Task description — Print every line of the listing exactly, please.

*****

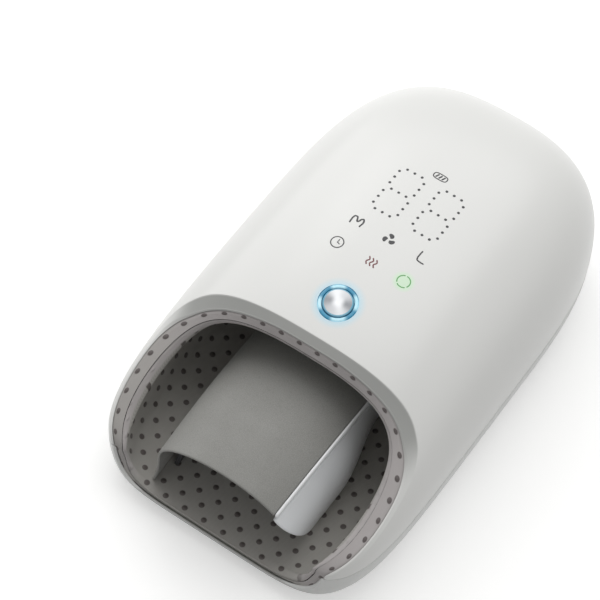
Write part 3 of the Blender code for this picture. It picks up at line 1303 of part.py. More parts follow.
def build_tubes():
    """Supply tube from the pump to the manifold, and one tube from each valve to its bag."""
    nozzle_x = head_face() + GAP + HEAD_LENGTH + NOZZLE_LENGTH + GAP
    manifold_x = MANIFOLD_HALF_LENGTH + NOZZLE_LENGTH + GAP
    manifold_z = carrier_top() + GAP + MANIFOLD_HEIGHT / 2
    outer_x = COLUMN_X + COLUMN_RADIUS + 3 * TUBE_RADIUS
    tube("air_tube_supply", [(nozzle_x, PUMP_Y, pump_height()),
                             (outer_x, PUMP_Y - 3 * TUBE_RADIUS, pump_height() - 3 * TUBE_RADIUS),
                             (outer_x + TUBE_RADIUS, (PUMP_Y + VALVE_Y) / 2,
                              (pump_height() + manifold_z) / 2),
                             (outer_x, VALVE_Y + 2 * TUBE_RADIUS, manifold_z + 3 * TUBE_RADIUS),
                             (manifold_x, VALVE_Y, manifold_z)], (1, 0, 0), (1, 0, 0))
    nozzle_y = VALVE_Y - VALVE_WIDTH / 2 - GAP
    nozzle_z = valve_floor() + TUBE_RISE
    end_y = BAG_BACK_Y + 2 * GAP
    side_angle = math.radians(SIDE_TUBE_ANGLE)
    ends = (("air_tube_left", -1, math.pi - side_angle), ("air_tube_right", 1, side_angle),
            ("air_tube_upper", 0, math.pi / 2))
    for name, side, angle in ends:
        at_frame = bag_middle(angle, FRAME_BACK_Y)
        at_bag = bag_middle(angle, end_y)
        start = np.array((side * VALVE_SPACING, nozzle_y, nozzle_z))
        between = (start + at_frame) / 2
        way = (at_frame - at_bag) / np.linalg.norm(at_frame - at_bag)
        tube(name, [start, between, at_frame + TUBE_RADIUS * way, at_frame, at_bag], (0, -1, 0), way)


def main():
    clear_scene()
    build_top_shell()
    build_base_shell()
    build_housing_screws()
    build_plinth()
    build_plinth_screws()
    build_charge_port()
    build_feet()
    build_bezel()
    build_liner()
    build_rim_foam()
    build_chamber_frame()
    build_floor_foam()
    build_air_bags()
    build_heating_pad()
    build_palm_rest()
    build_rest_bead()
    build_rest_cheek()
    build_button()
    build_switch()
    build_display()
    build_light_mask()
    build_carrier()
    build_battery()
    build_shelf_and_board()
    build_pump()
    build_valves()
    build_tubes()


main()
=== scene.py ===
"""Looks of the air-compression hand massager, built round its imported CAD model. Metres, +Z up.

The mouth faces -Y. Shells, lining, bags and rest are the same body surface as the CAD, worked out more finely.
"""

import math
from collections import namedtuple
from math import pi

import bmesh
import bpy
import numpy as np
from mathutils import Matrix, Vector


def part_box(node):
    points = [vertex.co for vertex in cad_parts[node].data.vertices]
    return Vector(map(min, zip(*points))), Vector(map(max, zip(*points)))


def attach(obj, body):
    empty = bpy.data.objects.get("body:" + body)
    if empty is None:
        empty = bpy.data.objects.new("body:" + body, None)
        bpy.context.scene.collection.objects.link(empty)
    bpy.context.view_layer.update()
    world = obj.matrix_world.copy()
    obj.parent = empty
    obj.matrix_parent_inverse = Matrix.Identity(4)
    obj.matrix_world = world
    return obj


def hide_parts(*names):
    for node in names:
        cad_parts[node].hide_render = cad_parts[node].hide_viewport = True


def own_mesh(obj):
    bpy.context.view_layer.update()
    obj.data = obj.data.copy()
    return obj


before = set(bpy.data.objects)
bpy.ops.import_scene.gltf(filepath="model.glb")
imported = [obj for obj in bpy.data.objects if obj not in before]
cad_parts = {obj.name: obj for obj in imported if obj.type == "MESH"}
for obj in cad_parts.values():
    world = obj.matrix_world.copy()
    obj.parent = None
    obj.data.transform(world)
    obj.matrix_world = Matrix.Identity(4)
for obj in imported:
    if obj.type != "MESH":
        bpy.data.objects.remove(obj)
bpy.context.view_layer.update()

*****

Written response —
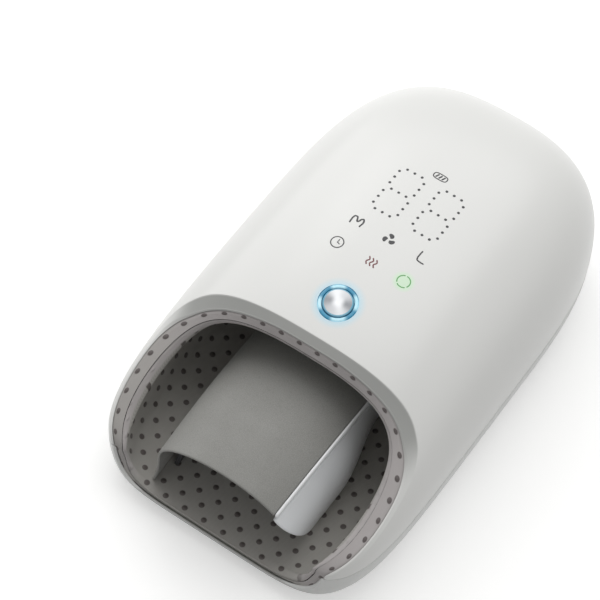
Write part 3 of the Blender code for this picture. It picks up at line 1303 of part.py. More parts follow.
def build_tubes():
    """Supply tube from the pump to the manifold, and one tube from each valve to its bag."""
    nozzle_x = head_face() + GAP + HEAD_LENGTH + NOZZLE_LENGTH + GAP
    manifold_x = MANIFOLD_HALF_LENGTH + NOZZLE_LENGTH + GAP
    manifold_z = carrier_top() + GAP + MANIFOLD_HEIGHT / 2
    outer_x = COLUMN_X + COLUMN_RADIUS + 3 * TUBE_RADIUS
    tube("air_tube_supply", [(nozzle_x, PUMP_Y, pump_height()),
                             (outer_x, PUMP_Y - 3 * TUBE_RADIUS, pump_height() - 3 * TUBE_RADIUS),
                             (outer_x + TUBE_RADIUS, (PUMP_Y + VALVE_Y) / 2,
                              (pump_height() + manifold_z) / 2),
                             (outer_x, VALVE_Y + 2 * TUBE_RADIUS, manifold_z + 3 * TUBE_RADIUS),
                             (manifold_x, VALVE_Y, manifold_z)], (1, 0, 0), (1, 0, 0))
    nozzle_y = VALVE_Y - VALVE_WIDTH / 2 - GAP
    nozzle_z = valve_floor() + TUBE_RISE
    end_y = BAG_BACK_Y + 2 * GAP
    side_angle = math.radians(SIDE_TUBE_ANGLE)
    ends = (("air_tube_left", -1, math.pi - side_angle), ("air_tube_right", 1, side_angle),
            ("air_tube_upper", 0, math.pi / 2))
    for name, side, angle in ends:
        at_frame = bag_middle(angle, FRAME_BACK_Y)
        at_bag = bag_middle(angle, end_y)
        start = np.array((side * VALVE_SPACING, nozzle_y, nozzle_z))
        between = (start + at_frame) / 2
        way = (at_frame - at_bag) / np.linalg.norm(at_frame - at_bag)
        tube(name, [start, between, at_frame + TUBE_RADIUS * way, at_frame, at_bag], (0, -1, 0), way)


def main():
    clear_scene()
    build_top_shell()
    build_base_shell()
    build_housing_screws()
    build_plinth()
    build_plinth_screws()
    build_charge_port()
    build_feet()
    build_bezel()
    build_liner()
    build_rim_foam()
    build_chamber_frame()
    build_floor_foam()
    build_air_bags()
    build_heating_pad()
    build_palm_rest()
    build_rest_bead()
    build_rest_cheek()
    build_button()
    build_switch()
    build_display()
    build_light_mask()
    build_carrier()
    build_battery()
    build_shelf_and_board()
    build_pump()
    build_valves()
    build_tubes()


main()
=== scene.py ===
"""Looks of the air-compression hand massager, built round its imported CAD model. Metres, +Z up.

The mouth faces -Y. Shells, lining, bags and rest are the same body surface as the CAD, worked out more finely.
"""

import math
from collections import namedtuple
from math import pi

import bmesh
import bpy
import numpy as np
from mathutils import Matrix, Vector


def part_box(node):
    points = [vertex.co for vertex in cad_parts[node].data.vertices]
    return Vector(map(min, zip(*points))), Vector(map(max, zip(*points)))


def attach(obj, body):
    empty = bpy.data.objects.get("body:" + body)
    if empty is None:
        empty = bpy.data.objects.new("body:" + body, None)
        bpy.context.scene.collection.objects.link(empty)
    bpy.context.view_layer.update()
    world = obj.matrix_world.copy()
    obj.parent = empty
    obj.matrix_parent_inverse = Matrix.Identity(4)
    obj.matrix_world = world
    return obj


def hide_parts(*names):
    for node in names:
        cad_parts[node].hide_render = cad_parts[node].hide_viewport = True


def own_mesh(obj):
    bpy.context.view_layer.update()
    obj.data = obj.data.copy()
    return obj


before = set(bpy.data.objects)
bpy.ops.import_scene.gltf(filepath="model.glb")
imported = [obj for obj in bpy.data.objects if obj not in before]
cad_parts = {obj.name: obj for obj in imported if obj.type == "MESH"}
for obj in cad_parts.values():
    world = obj.matrix_world.copy()
    obj.parent = None
    obj.data.transform(world)
    obj.matrix_world = Matrix.Identity(4)
for obj in imported:
    if obj.type != "MESH":
        bpy.data.objects.remove(obj)
bpy.context.view_layer.update()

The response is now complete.